Peter waved a hand impatiently.
"His lawyer identified the body. It was him alright."
"Did the train roll over him?"
A crease appeared between Peter's eyes as he contemplated the sheer imbecility of Ned's question. If the man had been crushed he would hardly have been identifiable.
"Uh, no."
Sean passed behind Peter, carrying his tray of food. He'd heard about Jedidiah's fate earlier, and guessed that Peter was spreading the word. His thoughts were sad, hoping for mercy for the man's soul. It was a curious reaction to the fate of an accused murderer.
He saw Sara and Mary motioning to him to join them and gave a decidedly unpriestly curse in his mind. He'd hoped to eat with Julius, but couldn't pretend he hadn't seen the twins' invitation and resigned himself to their more exuberant company.
"Ew, Ned," Clara groaned
"That's really unseemly," said Dorothy primly.
Unseemly was her new favorite word. She'd read it in one of her romance novels and was determined to use it at every opportunity.
"If the train rolled over him, they wouldn't have been able to identify him," Steven explained patiently.

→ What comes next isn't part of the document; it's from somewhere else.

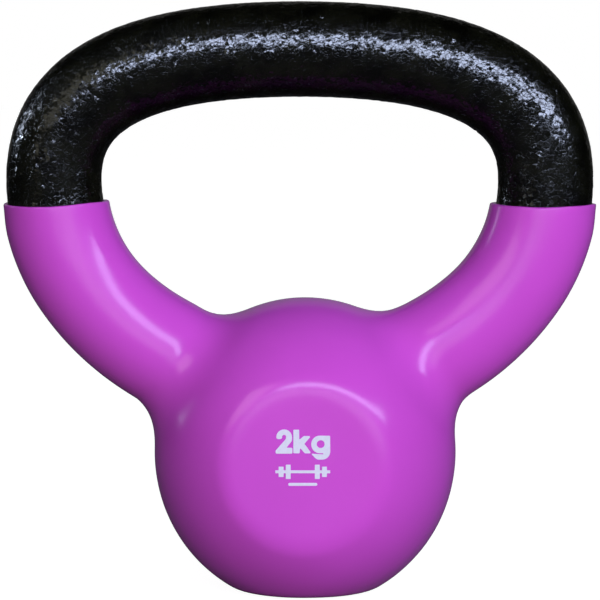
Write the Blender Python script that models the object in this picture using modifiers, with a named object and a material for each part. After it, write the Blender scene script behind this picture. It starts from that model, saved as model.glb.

"Oh yeah, right," Ned muttered.
He appeared chastened to the others, but I knew he was merely thinking of ways he could manage to jump into a moving boxcar without killing himself. I had to concentrate on keeping my expression neutral when he came up with the idea of tying a rope to a tree branch and swinging inside the open boxcar door like Tarzan from the Edgar Rice Burroughs stories.
"Thank you, Peter," said Harriet, craning her neck to look up at him. "It's good to know that we don't have to be wary anymore."
Peter stepped back, surprised that she was speaking to him. He'd thought Harriet was too clever to bother with someone like him.
"Oh, you wouldn't have to worry anyhow. My uncle is a policeman. He'll protect the town."
His pride in his family was clear in his voice and expression.
Harriet gave a small smile, while thinking acidly what a pity it was his uncle hadn't managed to protect two women from getting killed.
All I could think of was how easy it would be for another murder to occur now that everyone had a false sense of security. My unease didn't leave me in the weeks that followed.
Winter passed. Snow turned to slush and then rain. Ned and his group of misfits began eating outside again as green buds appeared on the barren branches of the trees. I was able to rid myself of lunch by throwing it to the increasing population of rabbits and gophers.
With new life, came death in a most unexpected way.